There is some controversary about whether a chicken likes water baths, but if the chicken will use one this method of cooling it down can be effective.
Tossing the chicken in a chlorinated or salt swimming pool is not a good idea!
Dust baths can also be helpful in helping to keep chickens cool. The added advantage is that the right mix dust bath can also help eradicate or mitigate fleas and mites.
Dining Delights – Cuisine Matters
Freezing the chicken feed for one hour or so before feeding can help cool the chicken but also improves the desirability of the feed. This is especially useful for chickens that are lethargic and off their food.
Treat your chickens to frozen watermelon, berries and other high moisture content fruit and veggies. Be sure not to over supplement with these frozen treats as they are no substitute for the regular feed. Less than 12% of the chicken’s regular diet should be in the form of treats.
Cold fresh water is essential year-round but in summer it is ever more important. Keep all water in the shade and as cold as possible and offer multiple sources. A gallon of water per 7 chickens is the norm and providing many sources can encourage drinking.

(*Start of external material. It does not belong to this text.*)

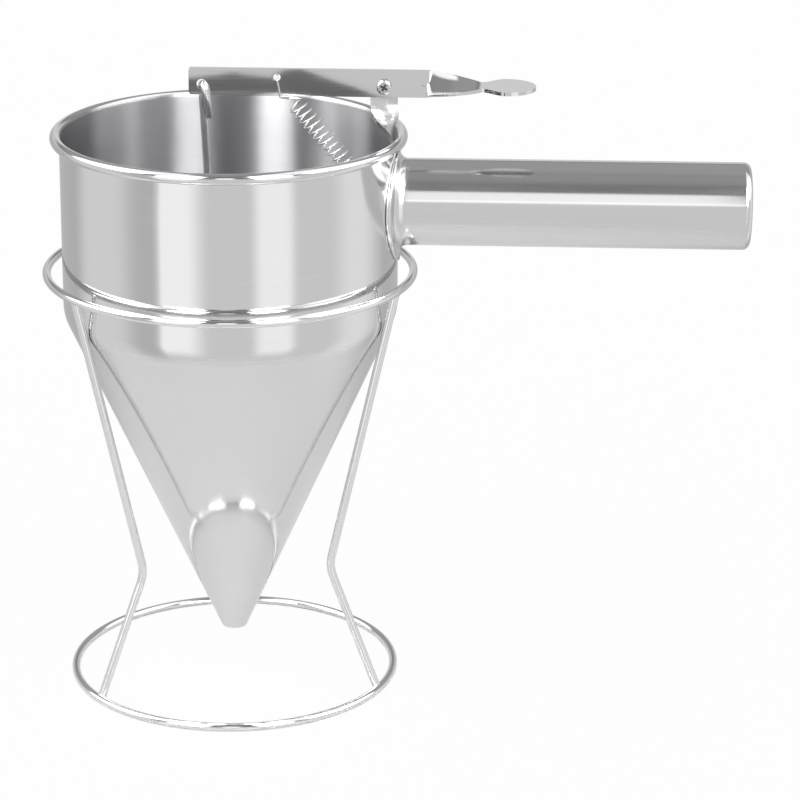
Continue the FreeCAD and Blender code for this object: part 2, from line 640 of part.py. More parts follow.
def spring_path():
    """Whole wire: upper hook through the lever, coil, and lower hook through the tab."""
    front_y = LEVER_FRONT_Y - SPRING_FACE_GAP - SPRING_WIRE_RADIUS
    back_y = LEVER_BACK_Y + SPRING_FACE_GAP + SPRING_WIRE_RADIUS
    wire_z = SPRING_HOLE_Z - SPRING_HOLE_RADIUS + SPRING_WIRE_RADIUS + SPRING_FACE_GAP
    corner = V(SPRING_HOLE_X + SPRING_HOOK_SHIFT, front_y, SPRING_HOLE_Z - SPRING_HOOK_DROP)
    first, first_heading = coil_point(0)
    lead = corner + (V(first.x, front_y, first.z) - corner) * SPRING_LEAD_SHARE
    upper = [
        V(SPRING_HOLE_X, back_y, wire_z + SPRING_END_LENGTH),
        V(SPRING_HOLE_X, back_y, wire_z),
        V(SPRING_HOLE_X, front_y, wire_z),
        corner,
        lead,
    ]
    edges = rounded_path(upper, [SPRING_BEND_RADIUS] * 3).OrderedEdges
    edges += biarc(lead, (lead - corner).normalize(), first, first_heading)
    halves = 2 * SPRING_TURNS
    for half in range(halves):
        point, heading = coil_point(half / 2)
        next_point, next_heading = coil_point((half + 1) / 2)
        edges += biarc(point, heading, next_point, next_heading)
    last, last_heading = coil_point(SPRING_TURNS)
    anchor = anchor_point()
    above = anchor + V(0, 0, STRIP_THICKNESS)
    below = anchor - V(0, 0, STRIP_THICKNESS + SPRING_FACE_GAP + SPRING_WIRE_RADIUS)
    edges += biarc(last, last_heading, above, AXIS_Z * -1)
    lower = [above, below, below - V(SPRING_END_LENGTH, 0, 0)]
    edges += rounded_path(lower, [SPRING_BEND_RADIUS]).OrderedEdges
    return Part.Wire(edges)


def least_self_gap(path, step):
    """Least clear gap between parts of the wire that are not next to each other."""
    points = path.discretize(Distance=step)
    skip = int(SPRING_NEXT_WIRE / step)
    least = path.Length
    for index, point in enumerate(points):
        for other in points[index + skip:]:
            least = min(least, point.distanceToPoint(other))
    return least - 2 * SPRING_WIRE_RADIUS


def return_spring():
    """Spring as one unbroken wire."""
    path = spring_path()
    gap = least_self_gap(path, SPRING_CHECK_STEP)
    print("spring wire length", round(path.Length, 1), "least self gap", round(gap, 2))
    return tube_along(path, SPRING_WIRE_RADIUS)


PARTS = {
    "funnel_body": funnel_body,
    "handle_saddle": handle_saddle,
    "handle_tube": handle_tube,
    "handle_end_cap": handle_end_cap,
    "lever": lever,
    "lever_bracket": lever_bracket,
    "pivot_screw": pivot_screw,
    "pivot_nut": pivot_nut,
    "return_spring": return_spring,
    "valve_rod": valve_rod,
    "valve_plug": valve_plug,
    "stand_base_ring": stand_base_ring,
    "stand_top_ring": top_ring,
}


def main():
    """Write one file per piece."""
    os.makedirs("parts", exist_ok=True)
    shapes = {name: make() for name, make in PARTS.items()}
    for index, name in enumerate(LEG_NAMES):
        shapes[name] = stand_leg(LEFT_LEG_DEG + LEG_SPACING_DEG * index)
    for name, shape in shapes.items():
        print(name, shape.isValid(), len(shape.Solids), round(shape.Volume, 2))
        shape.exportStep(f"parts/{name}.step")


main()
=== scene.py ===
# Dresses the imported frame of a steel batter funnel: polished funnel and tube handle, twisted lever
# and bracket, sprung rod valve and a bright wire stand. Metres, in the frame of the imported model.

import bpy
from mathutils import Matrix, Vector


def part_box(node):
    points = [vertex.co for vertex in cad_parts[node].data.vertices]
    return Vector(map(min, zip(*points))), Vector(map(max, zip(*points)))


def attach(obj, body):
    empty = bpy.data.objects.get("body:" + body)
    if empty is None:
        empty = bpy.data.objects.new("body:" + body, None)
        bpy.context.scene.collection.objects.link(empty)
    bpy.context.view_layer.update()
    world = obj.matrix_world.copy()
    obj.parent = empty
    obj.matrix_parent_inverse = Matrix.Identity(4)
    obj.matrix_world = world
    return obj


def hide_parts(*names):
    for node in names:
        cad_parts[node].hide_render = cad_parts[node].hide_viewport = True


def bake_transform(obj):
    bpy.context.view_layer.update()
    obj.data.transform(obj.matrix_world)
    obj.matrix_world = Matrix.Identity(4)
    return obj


bl_info = {
    "name": "Batter Dispenser",
    "version": (1, 0, 0),
    "blender": (4, 5, 0),
    "location": "3D View > Sidebar > Dispenser",
    "description": "Builds the finished look of a steel batter funnel around its packed frame",
    "category": "Object",
}

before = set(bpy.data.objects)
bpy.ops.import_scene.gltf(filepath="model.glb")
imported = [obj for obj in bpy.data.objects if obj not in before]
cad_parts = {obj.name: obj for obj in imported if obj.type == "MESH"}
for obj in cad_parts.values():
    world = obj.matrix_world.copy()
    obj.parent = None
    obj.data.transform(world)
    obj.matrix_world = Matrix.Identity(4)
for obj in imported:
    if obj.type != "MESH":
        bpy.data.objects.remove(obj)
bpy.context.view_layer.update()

import math

import bmesh
import bpy
from bpy.props import FloatProperty, IntProperty, PointerProperty, StringProperty
from mathutils import Matrix, Vector

MM = 0.001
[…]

Ice can be put in the water to keep it cool.
Electrolytes can be added to the water if the chickens show signs of lethargy, but this should be an alternate source not the only source of water. As with horses and other animals it is essential that they have a free choice between the treated water and regular fresh water so their bodies do not become overloaded with minerals and salts.
Remember to clean the water containers periodically with a 10% bleach/90% water cleaning solution and rinse thoroughly.
Treatment For an Overheated Chicken
Effective and immediate reduction of the chicken’s body temperature is best affected by submerging it up to its neck in cool water.
Provision of ice-cold water with electrolytes, placement in an air-conditioned space in an animal carrier, crate or other confinement option or in a cool garage can make a big difference to a heat stressed bird.